A study examining dog return rates to UK shelters found no overall reduction in returns as a result of puppy class attendance. That sounds discouraging. But the detail is revealing: the nature of returns shifted. Dogs whose owners attended classes were less likely to be returned for behavioural reasons and more likely to be returned for owner-related reasons such as lifestyle changes or housing.
"Classes may not prevent every dog from being rehomed, but they do appear to reduce the chance of behaviour being the reason."
That is a meaningful distinction. It suggests that classes do improve behaviour outcomes, even if they cannot counteract every life circumstance.
To make the most of the classes you attend, here is a practical action plan:
- Practise every cue taught in class at least once daily in a different environment
- Keep sessions short, between three and five minutes, but do them consistently
- Use the same reward system at home as the trainer uses in class
- Observe your puppy's stress signals and end sessions before they become overwhelmed
- Seek additional puppy obedience training if specific issues persist after class ends
Knowing the puppy behaviour red flags to watch for is also critical. Not every behaviour challenge is simply a training gap; some require specialist input early on.
Classes work best as part of a system, not as the system itself.
Rethinking puppy classes: what most new owners miss
Here is the perspective that rarely gets said plainly enough. The puppy class is not the product. You are the product. Your confidence, your consistency, and your understanding of your puppy's signals are what actually determine the outcome.
The drop-and-go mentality, treating a class like a service you purchase and walk away from, is where most owners quietly go wrong. The trainer can show you the technique, but they cannot make it stick for you. That requires repetition in your kitchen, on your walk, and in every moment your puppy looks to you for direction.
Conventional wisdom says: take the class, follow the homework, done. But the owners we see make the most transformative progress are the ones who combine starting calm training early with home practice and one-to-one support when they hit a wall. That combination is genuinely different in its outcomes compared to any single approach used alone. The class builds knowledge. Home practice builds habit. Individual support builds confidence when things feel uncertain.
How Calm-Companions can support your puppy's journey
If the research in this article has clarified one thing, it is that puppy classes are most effective when supported by consistent home learning and expert guidance along the way. That is exactly what Calm-Companions is here to help with.

Whether you are preparing for your first class, have already attended several sessions, or are still deciding whether classes are right for you, our resources are designed to bridge the gap. From our free puppy help support to our dedicated Week 1 calm support guide, we cover the practical day-to-day challenges that classes simply do not have time to address. If you are wondering how to calm a new puppy in those first overwhelming days, start there.

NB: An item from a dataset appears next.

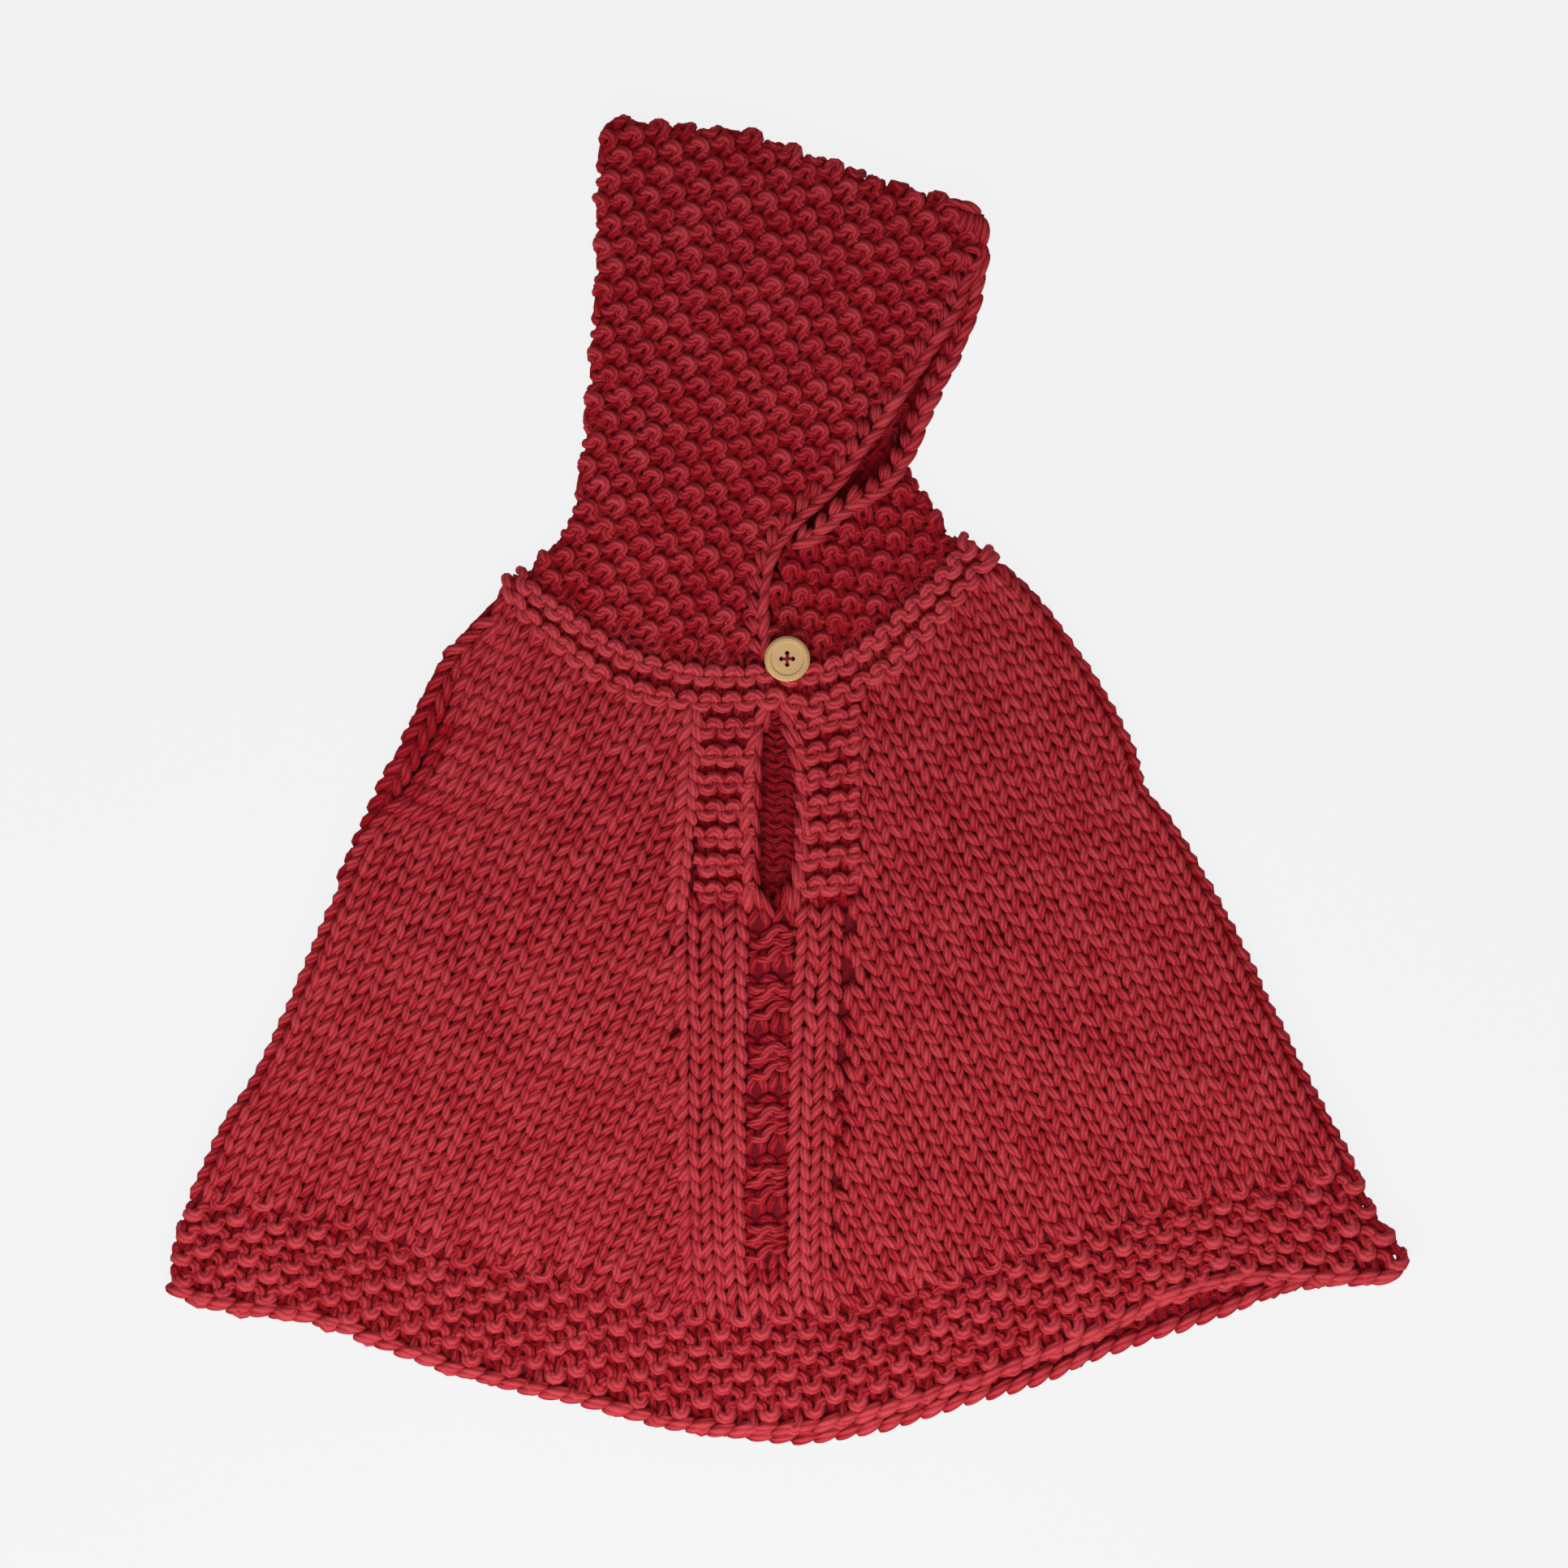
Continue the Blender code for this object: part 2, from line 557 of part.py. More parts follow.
def make_button():
    """A turned disc with a rounded rim and a shallow dish, and four holes through it in a diamond."""
    radius = BUTTON_ACROSS / 2
    profile = np.array([
        (radius - BUTTON_ROUND, 0), (radius, BUTTON_ROUND), (radius, BUTTON_THICK - BUTTON_ROUND),
        (radius - BUTTON_ROUND, BUTTON_THICK), (DISH_RADIUS, BUTTON_THICK),
        (DISH_RADIUS - DISH_DEPTH, BUTTON_THICK - DISH_DEPTH),
    ])
    turn = np.linspace(0, 2 * np.pi, BUTTON_SIDES, endpoint=False)
    ring = np.stack([np.cos(turn), np.sin(turn)], axis=1)
    rings = [np.column_stack([ring * r, np.full(len(ring), z)]) for r, z in profile]
    points = np.vstack(rings) + np.array([*BUTTON_AT, BUTTON_LIFT])
    number = np.arange(len(points)).reshape(len(profile), BUTTON_SIDES)
    beside = np.roll(number, -1, axis=1)
    sides = np.stack([number[:-1], beside[:-1], beside[1:], number[1:]], axis=-1).reshape(-1, 4)
    faces = [*sides.tolist(), number[0][::-1].tolist(), number[-1].tolist()]
    button = solid("button", points, np.array(faces, dtype=object), WOOD)
    for k in range(4):
        angle = np.pi / 2 * k
        centre = np.array(BUTTON_AT) + HOLE_CIRCLE * np.array([np.cos(angle), np.sin(angle)])
        cutter = hole_cutter(f"button_hole_{k + 1}", centre)
        cut = button.modifiers.new(cutter.name, "BOOLEAN")
        cut.operation = "DIFFERENCE"
        cut.object = cutter


def hole_cutter(name, centre):
    """A round rod through the button at this centre."""
    bpy.ops.mesh.primitive_cylinder_add(
        vertices=HOLE_SIDES, radius=HOLE_RADIUS * MM, depth=3 * BUTTON_THICK * MM,
        location=(np.array([*centre, BUTTON_LIFT + BUTTON_THICK / 2]) - MIDDLE) * MM)
    cutter = bpy.context.object
    cutter.name = name
    cutter.hide_render = True
    cutter.display_type = "WIRE"
    return cutter


for leftover in list(bpy.data.objects):
    bpy.data.objects.remove(leftover, do_unlink=True)

WOOL = material("red_wool", WOOL_RED, 0.95)
WOOD = material("light_wood", LIGHT_WOOD, 0.5)

make_back()
make_front_panels()
make_centre_band()
make_front_hem()
make_plackets()
make_collar()
make_hood()
make_button()
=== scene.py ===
"""A child's hooded poncho, hand-knitted in chunky red wool, laid flat on a pale floor and seen from
straight above.

Every stitch is a loop of yarn. Sizes and places are in millimetres in the garment's own plan, with the hem
towards -Y and the hood towards +Y, and become metres over the row's origin when a mesh is made.
"""

from collections import namedtuple

import bpy
import numpy as np
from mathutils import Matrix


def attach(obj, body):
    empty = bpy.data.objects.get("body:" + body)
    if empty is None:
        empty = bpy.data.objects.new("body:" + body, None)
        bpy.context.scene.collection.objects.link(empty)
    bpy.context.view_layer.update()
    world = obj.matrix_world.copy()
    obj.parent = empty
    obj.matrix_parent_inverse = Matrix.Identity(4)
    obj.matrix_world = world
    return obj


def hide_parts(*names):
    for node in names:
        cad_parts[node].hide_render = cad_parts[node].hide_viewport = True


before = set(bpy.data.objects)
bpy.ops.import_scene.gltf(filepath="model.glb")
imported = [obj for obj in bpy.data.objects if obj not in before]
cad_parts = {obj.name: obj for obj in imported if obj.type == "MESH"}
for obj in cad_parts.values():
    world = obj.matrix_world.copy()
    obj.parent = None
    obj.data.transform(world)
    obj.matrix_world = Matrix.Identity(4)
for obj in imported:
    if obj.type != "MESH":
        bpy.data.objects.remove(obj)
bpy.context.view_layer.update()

MM = 0.001
MIDDLE = np.array([0.3, 0.3, 0])  # the middle of the finished outline, in the plan

# The cloth, as in the solids
WALL = 5.0  # thickness of the knitting
AIR = 0.5  # least air between cloth that lies on cloth
UNDER_Z = WALL + AIR  # lowest the front layer lies
PUFF = 1.3  # how far it floats up inside the outline
PUFF_RUN = 26.0  # over this distance from the outline

# The layers of stitches: the middle of the back's and of the front's, and the turn of the cloth at a side
# fold
BACK_MID = 2.6
FRONT_MID = 2.6  # above the front layer's underside
TURN_RADIUS = (UNDER_Z + FRONT_MID - BACK_MID) / 2
TURN_Z = BACK_MID + TURN_RADIUS
TURN_INSET = TURN_RADIUS + 2.4  # from the outline to the line that the cloth turns about
TURN_REACH = 14.0  # cloth this far past the outline still turns under
TURN_END = 2.8  # radians of the turn that the stitches go round
FLOOR_Z = 0.05  # lowest that yarn lies
GRID = 0.357  # one step of the drawing's own grid
GRID_MIDDLE = np.array([970, 963.5])  # the plan's zero on this grid

CORNERS = {
    "left shoulder": (-124, 87),
    "left hood root": (-115, 93),
    "right shoulder": (92, 98),
    "right hood root": (73, 108),
    "slit top": (-4.5, 33.5),
    "throat": (-6, 56),
    "left placket top": (-43, 32),
    "left placket foot": (-50.3, -55),
    "slit foot left": (-10.2, -55),
    "slit foot right": (-2.6, -55),
    "right placket foot": (31.4, -55),
    "right placket top": (32, 38.5),
    "band foot left": (-44.6, -238.3),
    "band foot right": (19, -236.5),
    "left hem top": (-264.2, -186),
    "right hem top": (252, -172),
    "left hem corner": (-272.4, -226),
    "right hem corner": (269, -222),
    "hood tip": (-81, 291),
    "hood front corner": (88, 250),
    "hood notch": (53.5, 141.5),
    "chain meeting": (1, 100),
}

# Each edge of the pieces: a corner, places on the way and a corner
EDGES = {
    "left side": ("left shoulder", (-141, 69.5), (-154, 53), (-164, 33), (-177, 2), (-201.5, -55),
        (-229.5, -120), (-249, -152), "left hem top"),
    "arm slit": ("left shoulder", (-135.5, 62), (-144, 45), (-152, 24), (-167.5, -4), (-184, -20),
        (-202, -57), (-229.5, -120), (-249, -152), "left hem top"),
    "right side": ("right shoulder", (112, 78.5), (136, 45), (152, 16), (158.5, -5), (171, -20),
        (196, -63), (224, -120), "right hem top"),
    "left hem side": ("left hem top", (-270, -200.5), "left hem corner"),
    "right hem side": ("right hem top", (261, -191), (272, -205), (274, -214), "right hem corner"),
    "left hem line": ("left hem top", (-233, -189), (-190, -197.5), (-151, -211), (-102, -219.5),
        (-69, -231), "band foot left"),
    "band hem line": ("band foot left", "band foot right"),
    "right hem line": ("band foot right", (46.5, -228), (82, -219), (117, -203), (153, -194),
        (188, -183.5), (224, -178.5), "right hem top"),
    "front cast-off": ("left hem corner", (-262, -231), (-240, -236), (-212, -239.5), (-180, -250.5),
        (-140, -264.5), (-90, -276), (-49, -287), (-12, -289), (25, -285.5), (70, -272), (117, -255),
        (150, -240.5), (172, -229.5), (206, -221.8), (240, -223), "right hem corner"),
    "back hem line": ("left hem top", (-190, -200), (-100, -225), (-20, -243), (30, -242), (100, -222),
        (170, -196), "right hem top"),
    "back cast-off": ("left hem corner", (-212, -237.5), (-140, -262.5), (-90, -275), (-49, -286),
        (-20, -291.5), (7, -293.4), (37.5, -289), (73, -278.5), (110, -267.5), (149, -251.5), (188, -239),
        (215, -228.5), (240, -224), "right hem corner"),
    "left band side": ("left placket foot", (-48, -120), (-46, -180), "band foot left"),
    "right band side": ("right placket foot", (27, -120), (22.5, -180), "band foot right"),
    "left placket side": ("left placket top", (-45.5, -10), "left placket foot"),
    "right placket side": ("right placket top", (32.3, -10), "right placket foot"),
    "slit left": ("slit top", (-6.3, 27), (-9.8, 15), (-11.2, 0), (-11.9, -20), (-11.9, -40),
        "slit foot left"),
    "slit right": ("slit top", (-2.7, 24), (0.8, 8), (3, -9), (2.6, -27), (0.2, -43), "slit foot right"),
    "left placket base": ("left placket foot", "slit foot left"),
    "right placket base": ("slit foot right", "right placket foot"),
    "left neck seam": ("left shoulder", (-120, 75), (-106.5, 62.5), (-93, 51), (-79.5, 41.5), (-61, 34.8),
        "left placket top"),
    "left placket head": ("left placket top", (-22, 31.8), "slit top"),
    "right placket head": ("slit top", (4, 30), (14, 30.5), "right placket top"),
    "right neck seam": ("right placket top", (48, 49), (64, 66), (74.5, 77), (86, 90.5), "right shoulder"),
    "left crease": ("left hood root", (-98, 81), (-80, 69.8), (-62, 60.6), (-40, 55.5), (-22, 54.5),
        "throat"),
    "right crease": ("throat", (6, 55.8), (15, 57.5), (27, 62.5), (39, 72), (50, 81.5), (61, 91.5),
        (68.5, 101), "right hood root"),
    "collar front": ("slit top", "throat"),
    "left collar end": ("left shoulder", (-121.5, 91.5), "left hood root"),
    "right collar end": ("right shoulder", (87, 104), (80, 107.5), "right hood root"),
    "back neck seam": ("left shoulder", (-90, 70), (-50, 60), (-15, 57.5), (25, 63), (60, 78),
        "right shoulder"),
    "back crease": ("left hood root", (-80, 84.5), (-45, 79), (-12, 77.5), (20, 82.5), (50, 94),
        "right hood root"),
    "hood back": ("left hood root", (-103.5, 107), (-96, 120), (-92.5, 140), (-89.5, 170), (-86.5, 210),
        (-85, 250), (-84, 279), "hood tip"),
    "hood top": ("hood tip", (-74, 294), (-60, 291.7), (-38, 289.5), (-19, 288), (12, 277), (55, 263),
        (78, 255.8), "hood front corner"),
    "near edge": ("throat", (-7, 80), (-3.5, 97), (7, 112), (23, 127), (37, 146), (51, 165.5), (65, 187),
        (78, 207), (83, 221), (88, 231), "hood front corner"),
    "far edge": ("hood notch", (60, 155), (66, 172), (74.5, 189), (80, 209), (87, 229),
        "hood front corner"),
    "neck fold": ("right hood root", (71, 111), (68.5, 117), (62.5, 125), (57.5, 132), "hood notch"),
    "far chain": ("chain meeting", (10, 107.5), (25, 119), (38.5, 130), "hood notch"),
    "neck gap": ("throat", (-5.2, 80), (-2, 95), "chain meeting"),
}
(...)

Frequently asked questions
Are puppy classes necessary for all new puppies?
Not strictly necessary, but they offer real benefits for socialisation and owner confidence, particularly for first-time owners navigating the key developmental window between 8 and 16 weeks.
What age should my puppy start classes?
Most experts recommend starting between 8 and 16 weeks, as this critical developmental period is when socialisation has the greatest and most lasting impact on your puppy's confidence and temperament.
Do puppy classes stop problem behaviours developing later?
Not automatically. Research shows classes can shift the nature of behaviour issues rather than eliminate all risk, so consistent home training and ongoing support remain essential.
Is home training as good as classes?
Home training builds excellent habits, but classes provide supervised socialisation with other puppies and structured guidance from a professional that are genuinely difficult to replicate on your own.